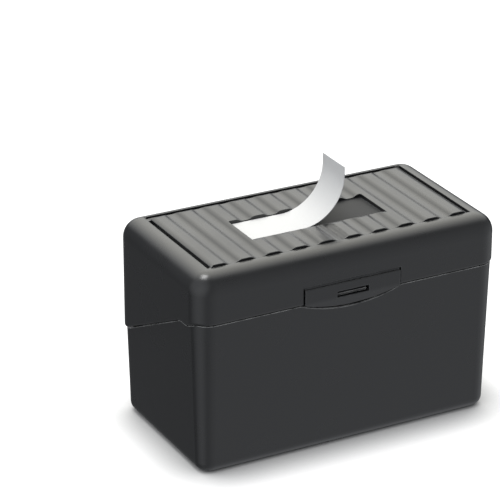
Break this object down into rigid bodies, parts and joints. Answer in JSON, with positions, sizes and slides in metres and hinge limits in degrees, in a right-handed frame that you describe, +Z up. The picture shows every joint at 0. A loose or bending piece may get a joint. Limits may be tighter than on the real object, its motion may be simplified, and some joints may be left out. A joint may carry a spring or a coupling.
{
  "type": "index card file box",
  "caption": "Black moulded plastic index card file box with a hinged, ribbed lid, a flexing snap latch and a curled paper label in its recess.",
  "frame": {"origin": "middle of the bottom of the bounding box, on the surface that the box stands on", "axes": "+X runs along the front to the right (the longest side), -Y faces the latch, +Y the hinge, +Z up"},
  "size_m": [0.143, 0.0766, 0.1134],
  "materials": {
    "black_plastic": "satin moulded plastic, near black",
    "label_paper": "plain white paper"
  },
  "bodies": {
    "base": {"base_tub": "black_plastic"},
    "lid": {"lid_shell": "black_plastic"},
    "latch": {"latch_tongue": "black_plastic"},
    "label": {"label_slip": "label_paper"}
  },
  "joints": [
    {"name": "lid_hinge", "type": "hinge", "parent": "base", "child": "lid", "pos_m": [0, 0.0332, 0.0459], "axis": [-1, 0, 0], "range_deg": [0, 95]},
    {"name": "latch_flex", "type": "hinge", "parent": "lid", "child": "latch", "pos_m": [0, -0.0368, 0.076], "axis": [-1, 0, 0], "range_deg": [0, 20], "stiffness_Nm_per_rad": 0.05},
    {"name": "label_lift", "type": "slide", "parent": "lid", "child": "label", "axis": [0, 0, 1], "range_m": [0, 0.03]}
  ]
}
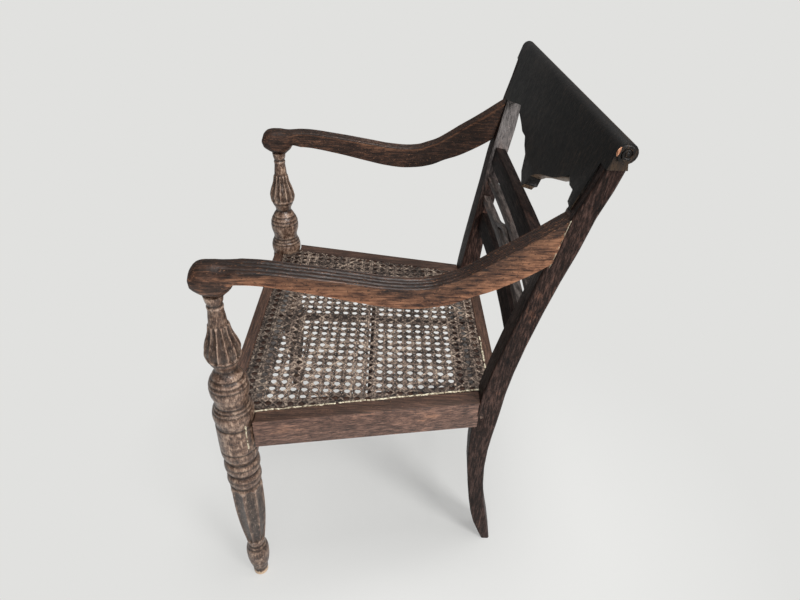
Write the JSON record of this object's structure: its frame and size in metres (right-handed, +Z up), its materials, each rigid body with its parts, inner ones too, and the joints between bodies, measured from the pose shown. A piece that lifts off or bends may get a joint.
☆ ☆ ☆ ☆
Report back each line of the entries that holds the string "materials".

  "materials": {
Write the JSON record of this object's structure: its frame and size in metres (right-handed, +Z up), its materials, each rigid body with its parts, inner ones too, and the joints between bodies, measured from the pose shown. A piece that lifts off or bends may get a joint.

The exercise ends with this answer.